=== Exercise task ===
Look below for the line containing "mesh.materials.append(obsidian())" and the line containing "in imported if"; repeat exactly those two lines and all lines between them, and nothing else.

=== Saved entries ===
_____

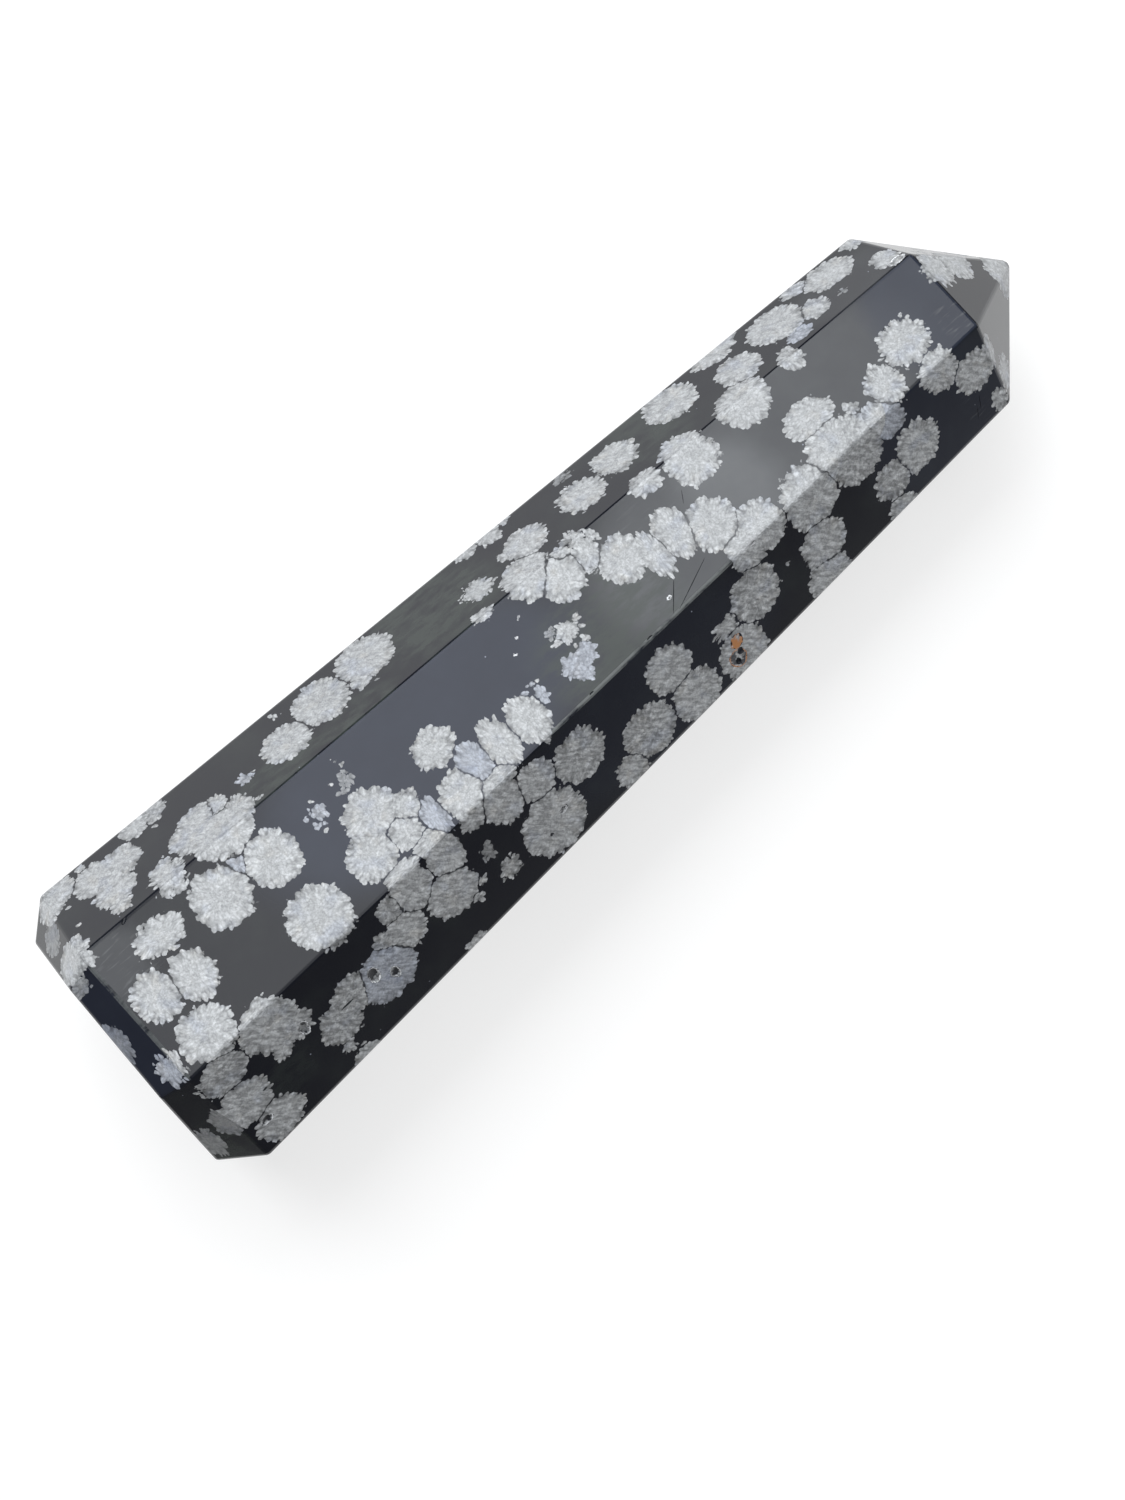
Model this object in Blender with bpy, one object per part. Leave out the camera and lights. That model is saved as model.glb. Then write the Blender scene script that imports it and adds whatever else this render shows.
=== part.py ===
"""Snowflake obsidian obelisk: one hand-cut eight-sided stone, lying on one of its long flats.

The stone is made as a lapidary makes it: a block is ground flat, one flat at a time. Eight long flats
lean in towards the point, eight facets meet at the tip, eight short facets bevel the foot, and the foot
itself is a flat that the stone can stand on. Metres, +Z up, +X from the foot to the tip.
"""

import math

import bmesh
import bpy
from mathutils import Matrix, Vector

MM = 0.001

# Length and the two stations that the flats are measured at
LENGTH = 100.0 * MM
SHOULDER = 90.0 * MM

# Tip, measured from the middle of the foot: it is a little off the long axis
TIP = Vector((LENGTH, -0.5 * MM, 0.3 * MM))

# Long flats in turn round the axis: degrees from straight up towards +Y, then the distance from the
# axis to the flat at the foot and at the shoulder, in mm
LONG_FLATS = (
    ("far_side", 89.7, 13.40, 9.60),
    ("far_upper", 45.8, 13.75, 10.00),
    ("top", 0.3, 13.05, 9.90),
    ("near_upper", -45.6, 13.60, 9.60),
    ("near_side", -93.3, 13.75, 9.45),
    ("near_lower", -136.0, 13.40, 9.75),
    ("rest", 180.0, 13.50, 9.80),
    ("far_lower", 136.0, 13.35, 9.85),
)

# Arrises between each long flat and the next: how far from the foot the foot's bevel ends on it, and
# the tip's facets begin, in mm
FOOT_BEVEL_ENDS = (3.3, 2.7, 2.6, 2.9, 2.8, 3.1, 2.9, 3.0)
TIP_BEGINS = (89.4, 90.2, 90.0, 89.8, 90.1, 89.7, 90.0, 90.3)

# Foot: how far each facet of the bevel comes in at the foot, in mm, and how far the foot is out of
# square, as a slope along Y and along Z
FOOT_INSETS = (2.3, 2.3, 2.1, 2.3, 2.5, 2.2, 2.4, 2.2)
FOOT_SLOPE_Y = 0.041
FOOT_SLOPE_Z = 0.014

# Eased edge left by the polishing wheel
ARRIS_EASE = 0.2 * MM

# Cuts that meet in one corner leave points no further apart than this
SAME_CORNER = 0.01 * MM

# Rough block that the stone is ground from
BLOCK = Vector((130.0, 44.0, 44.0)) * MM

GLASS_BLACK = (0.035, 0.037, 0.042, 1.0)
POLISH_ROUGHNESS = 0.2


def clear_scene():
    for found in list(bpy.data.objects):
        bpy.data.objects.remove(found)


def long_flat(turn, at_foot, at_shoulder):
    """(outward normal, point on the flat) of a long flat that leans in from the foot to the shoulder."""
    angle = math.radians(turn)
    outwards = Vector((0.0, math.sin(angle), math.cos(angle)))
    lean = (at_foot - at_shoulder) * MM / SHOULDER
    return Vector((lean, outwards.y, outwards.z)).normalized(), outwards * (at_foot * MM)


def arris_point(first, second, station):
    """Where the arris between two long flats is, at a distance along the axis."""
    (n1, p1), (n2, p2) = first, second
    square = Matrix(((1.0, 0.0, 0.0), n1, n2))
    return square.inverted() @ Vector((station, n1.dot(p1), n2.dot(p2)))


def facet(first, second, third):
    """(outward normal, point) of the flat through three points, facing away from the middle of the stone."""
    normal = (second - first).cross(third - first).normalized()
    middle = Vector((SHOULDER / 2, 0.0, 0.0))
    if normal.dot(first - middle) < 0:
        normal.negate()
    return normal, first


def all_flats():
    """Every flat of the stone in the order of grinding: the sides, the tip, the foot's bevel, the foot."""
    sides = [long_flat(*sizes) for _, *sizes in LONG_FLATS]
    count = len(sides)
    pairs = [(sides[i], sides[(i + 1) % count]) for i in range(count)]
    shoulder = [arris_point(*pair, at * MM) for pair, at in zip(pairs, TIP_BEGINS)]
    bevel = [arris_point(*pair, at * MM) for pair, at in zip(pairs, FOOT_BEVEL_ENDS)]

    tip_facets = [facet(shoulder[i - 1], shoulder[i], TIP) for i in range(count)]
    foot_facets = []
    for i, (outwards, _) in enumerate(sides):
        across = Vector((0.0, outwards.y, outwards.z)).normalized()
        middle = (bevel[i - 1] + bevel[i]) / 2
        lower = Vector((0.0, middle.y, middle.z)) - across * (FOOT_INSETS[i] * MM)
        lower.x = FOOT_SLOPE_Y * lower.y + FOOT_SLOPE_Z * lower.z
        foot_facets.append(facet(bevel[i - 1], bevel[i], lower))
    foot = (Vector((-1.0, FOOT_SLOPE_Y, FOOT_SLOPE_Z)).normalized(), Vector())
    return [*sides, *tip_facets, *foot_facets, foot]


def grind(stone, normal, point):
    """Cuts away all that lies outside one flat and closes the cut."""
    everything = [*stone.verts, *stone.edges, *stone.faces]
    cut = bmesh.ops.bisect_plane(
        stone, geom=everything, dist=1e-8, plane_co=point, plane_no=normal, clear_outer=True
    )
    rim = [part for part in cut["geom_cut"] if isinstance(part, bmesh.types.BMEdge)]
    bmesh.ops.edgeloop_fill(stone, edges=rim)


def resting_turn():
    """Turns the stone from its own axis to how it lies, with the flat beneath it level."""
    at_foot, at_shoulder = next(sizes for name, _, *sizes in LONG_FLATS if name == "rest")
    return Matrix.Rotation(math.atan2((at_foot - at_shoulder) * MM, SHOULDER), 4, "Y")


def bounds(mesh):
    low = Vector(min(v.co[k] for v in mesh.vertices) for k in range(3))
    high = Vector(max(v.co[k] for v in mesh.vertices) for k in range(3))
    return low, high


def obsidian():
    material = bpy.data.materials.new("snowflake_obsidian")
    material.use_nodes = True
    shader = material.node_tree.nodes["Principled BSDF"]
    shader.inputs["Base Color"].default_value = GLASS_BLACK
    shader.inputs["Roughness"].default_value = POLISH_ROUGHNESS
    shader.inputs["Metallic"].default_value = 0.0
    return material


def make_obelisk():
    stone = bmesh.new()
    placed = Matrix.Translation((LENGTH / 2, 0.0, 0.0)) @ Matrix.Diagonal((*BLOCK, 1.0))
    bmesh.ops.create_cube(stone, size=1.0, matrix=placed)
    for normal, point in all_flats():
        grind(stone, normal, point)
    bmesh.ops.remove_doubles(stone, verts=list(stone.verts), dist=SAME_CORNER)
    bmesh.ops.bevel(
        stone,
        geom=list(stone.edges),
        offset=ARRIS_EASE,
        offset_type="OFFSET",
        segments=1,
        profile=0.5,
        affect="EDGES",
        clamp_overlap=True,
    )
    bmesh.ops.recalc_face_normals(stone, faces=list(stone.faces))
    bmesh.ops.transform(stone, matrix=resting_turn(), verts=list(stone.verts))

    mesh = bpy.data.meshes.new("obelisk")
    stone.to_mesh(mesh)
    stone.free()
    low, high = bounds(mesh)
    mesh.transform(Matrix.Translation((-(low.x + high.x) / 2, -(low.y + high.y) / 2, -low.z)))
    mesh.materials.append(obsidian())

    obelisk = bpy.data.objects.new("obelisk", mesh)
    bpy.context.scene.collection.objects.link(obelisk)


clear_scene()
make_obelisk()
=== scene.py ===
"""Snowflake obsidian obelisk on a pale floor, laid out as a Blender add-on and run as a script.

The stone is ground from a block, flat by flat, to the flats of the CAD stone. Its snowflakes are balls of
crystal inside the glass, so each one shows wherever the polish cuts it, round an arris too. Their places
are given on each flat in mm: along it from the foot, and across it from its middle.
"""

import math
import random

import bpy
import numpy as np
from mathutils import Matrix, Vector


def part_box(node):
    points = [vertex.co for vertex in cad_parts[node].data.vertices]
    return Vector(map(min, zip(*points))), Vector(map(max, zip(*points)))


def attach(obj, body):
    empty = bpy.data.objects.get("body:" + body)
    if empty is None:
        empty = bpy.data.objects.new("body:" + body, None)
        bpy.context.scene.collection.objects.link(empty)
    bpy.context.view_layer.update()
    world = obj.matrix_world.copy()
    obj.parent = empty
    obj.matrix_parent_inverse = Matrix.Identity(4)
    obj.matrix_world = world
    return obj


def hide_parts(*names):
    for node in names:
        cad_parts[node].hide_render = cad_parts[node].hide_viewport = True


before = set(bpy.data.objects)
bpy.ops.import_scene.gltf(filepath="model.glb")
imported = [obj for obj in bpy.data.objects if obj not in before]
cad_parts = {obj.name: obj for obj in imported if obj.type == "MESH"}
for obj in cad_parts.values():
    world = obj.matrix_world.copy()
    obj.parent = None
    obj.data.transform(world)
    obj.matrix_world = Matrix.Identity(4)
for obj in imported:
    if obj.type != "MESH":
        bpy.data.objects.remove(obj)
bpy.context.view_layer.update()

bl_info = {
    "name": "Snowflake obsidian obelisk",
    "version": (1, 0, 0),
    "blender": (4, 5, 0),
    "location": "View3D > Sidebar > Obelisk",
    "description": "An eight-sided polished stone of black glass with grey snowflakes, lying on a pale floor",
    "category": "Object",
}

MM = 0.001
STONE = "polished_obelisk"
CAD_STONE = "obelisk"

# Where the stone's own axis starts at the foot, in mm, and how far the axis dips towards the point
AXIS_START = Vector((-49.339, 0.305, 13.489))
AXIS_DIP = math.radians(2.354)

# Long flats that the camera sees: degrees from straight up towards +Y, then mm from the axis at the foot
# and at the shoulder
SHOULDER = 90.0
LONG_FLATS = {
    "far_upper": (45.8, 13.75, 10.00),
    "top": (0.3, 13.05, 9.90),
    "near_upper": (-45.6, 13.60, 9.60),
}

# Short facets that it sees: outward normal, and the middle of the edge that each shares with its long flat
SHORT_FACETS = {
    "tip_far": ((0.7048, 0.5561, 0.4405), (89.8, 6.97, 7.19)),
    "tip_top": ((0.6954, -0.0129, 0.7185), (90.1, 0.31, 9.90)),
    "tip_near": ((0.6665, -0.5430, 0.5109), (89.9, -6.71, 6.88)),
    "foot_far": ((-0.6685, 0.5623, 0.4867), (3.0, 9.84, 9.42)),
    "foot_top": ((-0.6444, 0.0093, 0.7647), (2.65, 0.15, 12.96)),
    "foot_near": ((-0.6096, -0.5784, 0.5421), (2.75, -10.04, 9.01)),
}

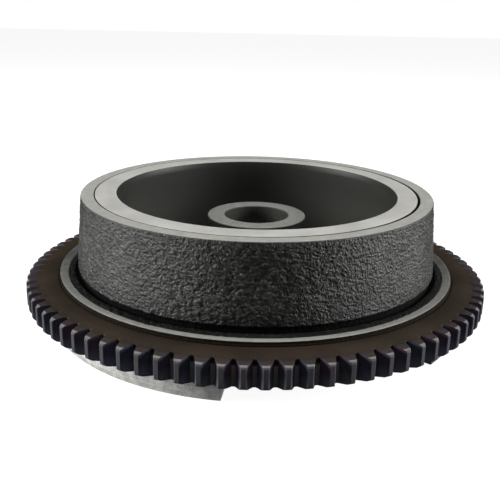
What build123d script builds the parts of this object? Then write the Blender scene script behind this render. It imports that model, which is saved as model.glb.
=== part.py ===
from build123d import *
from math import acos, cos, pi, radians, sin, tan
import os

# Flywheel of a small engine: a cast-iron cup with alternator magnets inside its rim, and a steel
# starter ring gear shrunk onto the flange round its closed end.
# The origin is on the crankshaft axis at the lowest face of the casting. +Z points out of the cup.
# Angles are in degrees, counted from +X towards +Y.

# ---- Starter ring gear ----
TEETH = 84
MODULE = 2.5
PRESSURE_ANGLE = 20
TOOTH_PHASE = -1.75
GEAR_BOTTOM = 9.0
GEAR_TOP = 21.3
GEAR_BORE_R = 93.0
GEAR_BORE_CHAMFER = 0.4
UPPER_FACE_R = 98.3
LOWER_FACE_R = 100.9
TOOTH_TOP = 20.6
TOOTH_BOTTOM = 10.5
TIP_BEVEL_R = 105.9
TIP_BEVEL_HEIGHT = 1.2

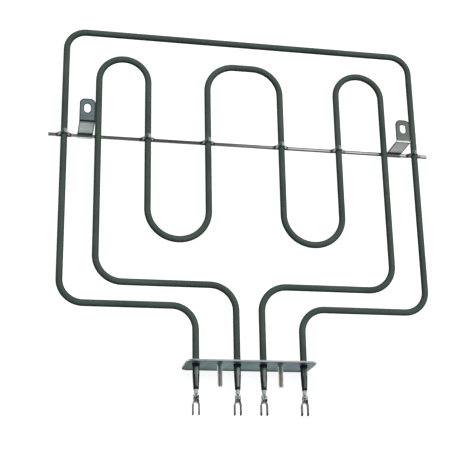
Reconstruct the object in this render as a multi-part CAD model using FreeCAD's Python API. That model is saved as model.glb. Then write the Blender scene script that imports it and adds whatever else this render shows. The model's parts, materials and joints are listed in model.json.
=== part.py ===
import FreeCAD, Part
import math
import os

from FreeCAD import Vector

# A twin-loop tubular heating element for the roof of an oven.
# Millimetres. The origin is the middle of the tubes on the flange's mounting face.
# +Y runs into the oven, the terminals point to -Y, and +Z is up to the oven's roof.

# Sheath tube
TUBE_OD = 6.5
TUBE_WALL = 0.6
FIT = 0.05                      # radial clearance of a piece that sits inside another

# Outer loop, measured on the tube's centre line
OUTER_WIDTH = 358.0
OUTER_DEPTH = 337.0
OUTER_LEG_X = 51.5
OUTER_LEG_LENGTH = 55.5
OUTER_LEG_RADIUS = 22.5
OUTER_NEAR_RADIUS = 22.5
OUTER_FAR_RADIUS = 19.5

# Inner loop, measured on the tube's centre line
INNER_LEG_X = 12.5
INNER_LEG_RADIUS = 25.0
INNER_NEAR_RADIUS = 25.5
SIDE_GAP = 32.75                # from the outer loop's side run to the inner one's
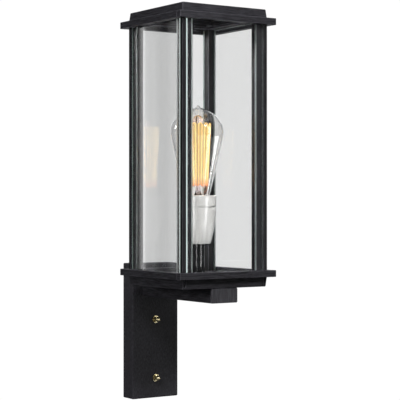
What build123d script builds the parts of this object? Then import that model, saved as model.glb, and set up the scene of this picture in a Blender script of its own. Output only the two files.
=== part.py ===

_____

=== Result for this task ===
    mesh.materials.append(obsidian())

    obelisk = bpy.data.objects.new("obelisk", mesh)
    bpy.context.scene.collection.objects.link(obelisk)


clear_scene()
make_obelisk()
=== scene.py ===
"""Snowflake obsidian obelisk on a pale floor, laid out as a Blender add-on and run as a script.

The stone is ground from a block, flat by flat, to the flats of the CAD stone. Its snowflakes are balls of
crystal inside the glass, so each one shows wherever the polish cuts it, round an arris too. Their places
are given on each flat in mm: along it from the foot, and across it from its middle.
"""

import math
import random

import bpy
import numpy as np
from mathutils import Matrix, Vector


def part_box(node):
    points = [vertex.co for vertex in cad_parts[node].data.vertices]
    return Vector(map(min, zip(*points))), Vector(map(max, zip(*points)))


def attach(obj, body):
    empty = bpy.data.objects.get("body:" + body)
    if empty is None:
        empty = bpy.data.objects.new("body:" + body, None)
        bpy.context.scene.collection.objects.link(empty)
    bpy.context.view_layer.update()
    world = obj.matrix_world.copy()
    obj.parent = empty
    obj.matrix_parent_inverse = Matrix.Identity(4)
    obj.matrix_world = world
    return obj


def hide_parts(*names):
    for node in names:
        cad_parts[node].hide_render = cad_parts[node].hide_viewport = True


before = set(bpy.data.objects)
bpy.ops.import_scene.gltf(filepath="model.glb")
imported = [obj for obj in bpy.data.objects if obj not in before]
cad_parts = {obj.name: obj for obj in imported if obj.type == "MESH"}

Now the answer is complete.